Exercise requirements: Please write out the complete listing that follows, exactly as it reads.
---------- Supplied information
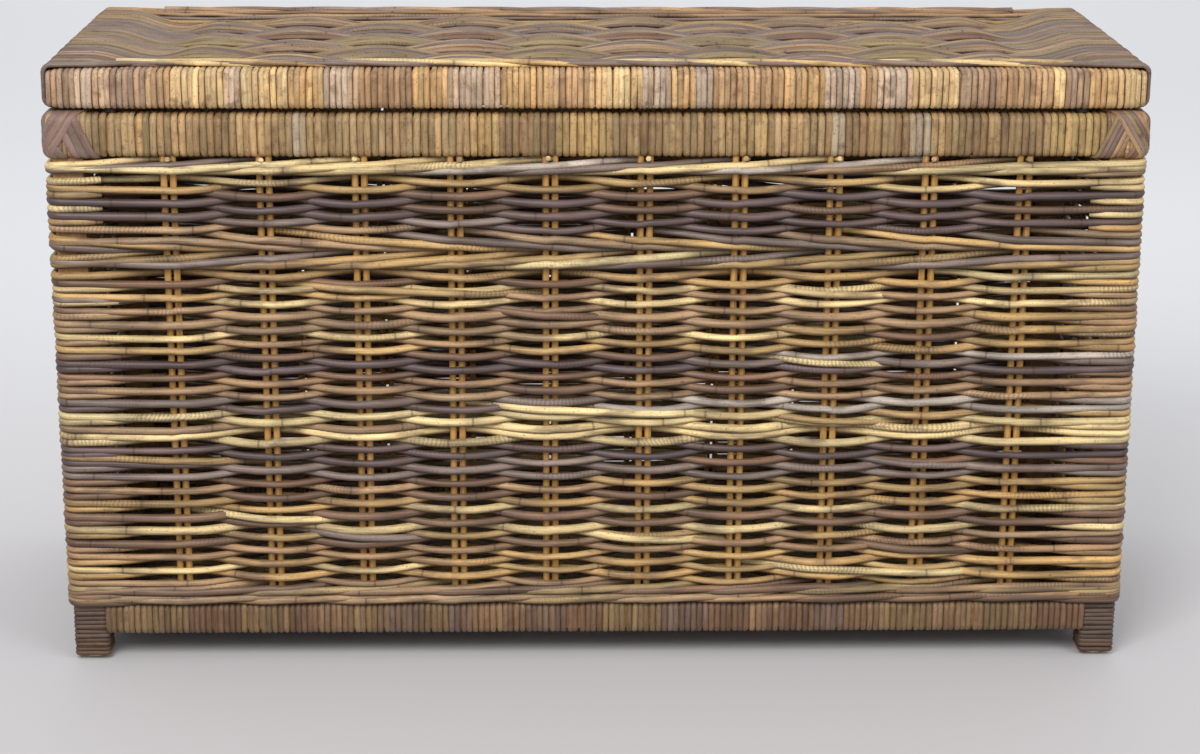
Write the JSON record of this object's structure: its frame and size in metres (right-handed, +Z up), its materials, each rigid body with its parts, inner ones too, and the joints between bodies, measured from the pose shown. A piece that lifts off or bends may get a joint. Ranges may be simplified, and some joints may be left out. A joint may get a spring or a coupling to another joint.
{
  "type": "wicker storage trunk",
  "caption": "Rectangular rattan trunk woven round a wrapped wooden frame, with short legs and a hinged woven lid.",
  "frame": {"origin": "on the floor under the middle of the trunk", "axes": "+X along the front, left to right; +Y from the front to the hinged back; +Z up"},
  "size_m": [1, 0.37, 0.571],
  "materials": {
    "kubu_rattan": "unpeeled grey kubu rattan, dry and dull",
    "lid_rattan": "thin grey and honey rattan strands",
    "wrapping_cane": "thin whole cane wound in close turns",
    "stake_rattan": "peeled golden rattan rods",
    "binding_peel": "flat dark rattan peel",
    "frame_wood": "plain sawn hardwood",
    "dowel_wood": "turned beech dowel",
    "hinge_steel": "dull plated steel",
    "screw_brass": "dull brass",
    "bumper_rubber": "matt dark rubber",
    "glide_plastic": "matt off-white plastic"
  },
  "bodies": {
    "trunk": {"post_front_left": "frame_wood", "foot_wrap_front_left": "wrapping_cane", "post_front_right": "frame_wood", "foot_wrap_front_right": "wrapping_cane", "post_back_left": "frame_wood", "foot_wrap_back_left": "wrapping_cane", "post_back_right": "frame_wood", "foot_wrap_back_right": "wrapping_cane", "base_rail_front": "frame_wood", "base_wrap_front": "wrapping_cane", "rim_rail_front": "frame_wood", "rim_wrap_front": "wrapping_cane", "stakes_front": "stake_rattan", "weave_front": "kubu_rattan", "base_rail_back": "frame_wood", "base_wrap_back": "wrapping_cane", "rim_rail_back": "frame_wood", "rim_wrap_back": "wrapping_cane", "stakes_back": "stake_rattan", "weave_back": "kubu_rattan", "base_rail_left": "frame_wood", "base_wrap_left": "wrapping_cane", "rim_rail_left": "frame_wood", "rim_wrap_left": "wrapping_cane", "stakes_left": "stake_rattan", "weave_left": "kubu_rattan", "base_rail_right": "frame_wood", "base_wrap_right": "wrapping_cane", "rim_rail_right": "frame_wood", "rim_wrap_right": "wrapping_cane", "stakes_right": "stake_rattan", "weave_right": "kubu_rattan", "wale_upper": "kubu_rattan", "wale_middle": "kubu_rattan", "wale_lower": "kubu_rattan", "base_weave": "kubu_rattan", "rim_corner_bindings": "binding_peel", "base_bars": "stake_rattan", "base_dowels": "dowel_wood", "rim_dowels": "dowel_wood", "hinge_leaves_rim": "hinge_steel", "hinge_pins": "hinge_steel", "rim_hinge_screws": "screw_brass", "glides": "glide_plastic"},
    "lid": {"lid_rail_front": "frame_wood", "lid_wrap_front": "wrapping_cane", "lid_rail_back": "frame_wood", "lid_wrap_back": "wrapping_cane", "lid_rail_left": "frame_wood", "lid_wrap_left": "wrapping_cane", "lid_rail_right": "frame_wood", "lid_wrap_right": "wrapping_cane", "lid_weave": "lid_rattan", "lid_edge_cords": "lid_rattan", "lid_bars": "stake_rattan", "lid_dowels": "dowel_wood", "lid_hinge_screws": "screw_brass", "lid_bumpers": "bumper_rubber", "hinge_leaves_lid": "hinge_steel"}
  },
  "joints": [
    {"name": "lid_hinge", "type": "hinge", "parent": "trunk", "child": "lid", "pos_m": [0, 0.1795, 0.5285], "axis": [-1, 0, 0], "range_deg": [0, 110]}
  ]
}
--------------------
The reply:
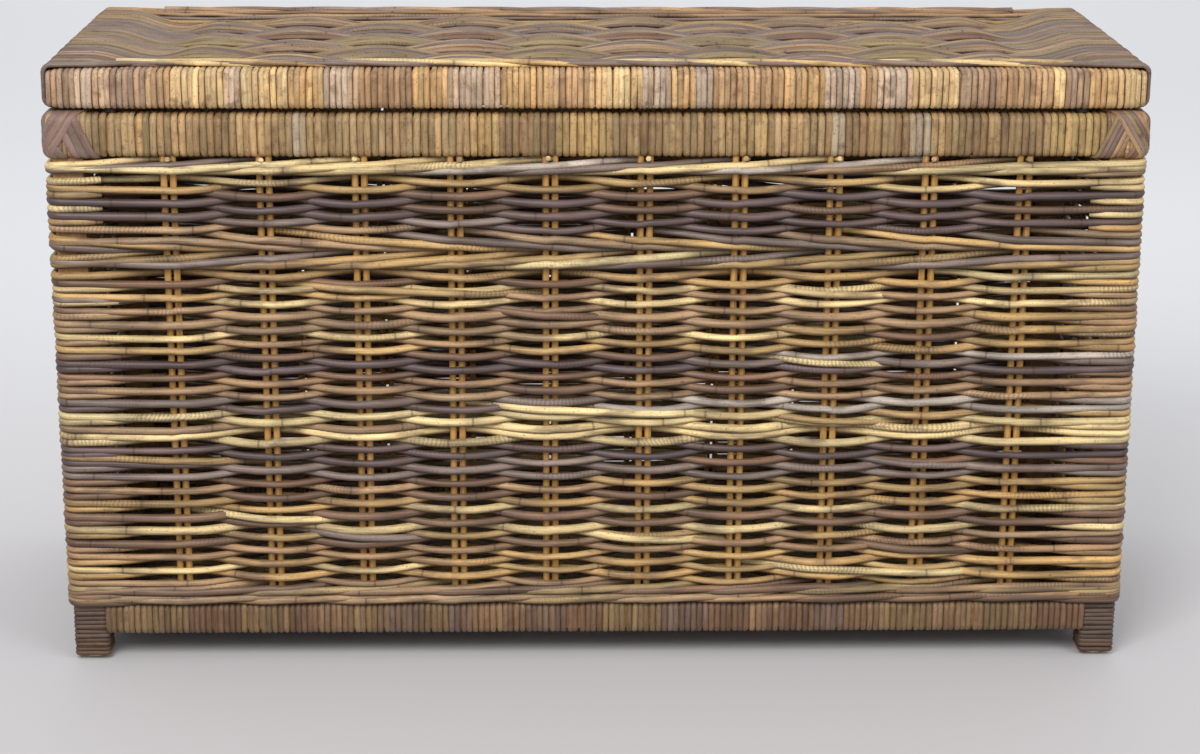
Write the JSON record of this object's structure: its frame and size in metres (right-handed, +Z up), its materials, each rigid body with its parts, inner ones too, and the joints between bodies, measured from the pose shown. A piece that lifts off or bends may get a joint. Ranges may be simplified, and some joints may be left out. A joint may get a spring or a coupling to another joint.
{
  "type": "wicker storage trunk",
  "caption": "Rectangular rattan trunk woven round a wrapped wooden frame, with short legs and a hinged woven lid.",
  "frame": {"origin": "on the floor under the middle of the trunk", "axes": "+X along the front, left to right; +Y from the front to the hinged back; +Z up"},
  "size_m": [1, 0.37, 0.571],
  "materials": {
    "kubu_rattan": "unpeeled grey kubu rattan, dry and dull",
    "lid_rattan": "thin grey and honey rattan strands",
    "wrapping_cane": "thin whole cane wound in close turns",
    "stake_rattan": "peeled golden rattan rods",
    "binding_peel": "flat dark rattan peel",
    "frame_wood": "plain sawn hardwood",
    "dowel_wood": "turned beech dowel",
    "hinge_steel": "dull plated steel",
    "screw_brass": "dull brass",
    "bumper_rubber": "matt dark rubber",
    "glide_plastic": "matt off-white plastic"
  },
  "bodies": {
    "trunk": {"post_front_left": "frame_wood", "foot_wrap_front_left": "wrapping_cane", "post_front_right": "frame_wood", "foot_wrap_front_right": "wrapping_cane", "post_back_left": "frame_wood", "foot_wrap_back_left": "wrapping_cane", "post_back_right": "frame_wood", "foot_wrap_back_right": "wrapping_cane", "base_rail_front": "frame_wood", "base_wrap_front": "wrapping_cane", "rim_rail_front": "frame_wood", "rim_wrap_front": "wrapping_cane", "stakes_front": "stake_rattan", "weave_front": "kubu_rattan", "base_rail_back": "frame_wood", "base_wrap_back": "wrapping_cane", "rim_rail_back": "frame_wood", "rim_wrap_back": "wrapping_cane", "stakes_back": "stake_rattan", "weave_back": "kubu_rattan", "base_rail_left": "frame_wood", "base_wrap_left": "wrapping_cane", "rim_rail_left": "frame_wood", "rim_wrap_left": "wrapping_cane", "stakes_left": "stake_rattan", "weave_left": "kubu_rattan", "base_rail_right": "frame_wood", "base_wrap_right": "wrapping_cane", "rim_rail_right": "frame_wood", "rim_wrap_right": "wrapping_cane", "stakes_right": "stake_rattan", "weave_right": "kubu_rattan", "wale_upper": "kubu_rattan", "wale_middle": "kubu_rattan", "wale_lower": "kubu_rattan", "base_weave": "kubu_rattan", "rim_corner_bindings": "binding_peel", "base_bars": "stake_rattan", "base_dowels": "dowel_wood", "rim_dowels": "dowel_wood", "hinge_leaves_rim": "hinge_steel", "hinge_pins": "hinge_steel", "rim_hinge_screws": "screw_brass", "glides": "glide_plastic"},
    "lid": {"lid_rail_front": "frame_wood", "lid_wrap_front": "wrapping_cane", "lid_rail_back": "frame_wood", "lid_wrap_back": "wrapping_cane", "lid_rail_left": "frame_wood", "lid_wrap_left": "wrapping_cane", "lid_rail_right": "frame_wood", "lid_wrap_right": "wrapping_cane", "lid_weave": "lid_rattan", "lid_edge_cords": "lid_rattan", "lid_bars": "stake_rattan", "lid_dowels": "dowel_wood", "lid_hinge_screws": "screw_brass", "lid_bumpers": "bumper_rubber", "hinge_leaves_lid": "hinge_steel"}
  },
  "joints": [
    {"name": "lid_hinge", "type": "hinge", "parent": "trunk", "child": "lid", "pos_m": [0, 0.1795, 0.5285], "axis": [-1, 0, 0], "range_deg": [0, 110]}
  ]
}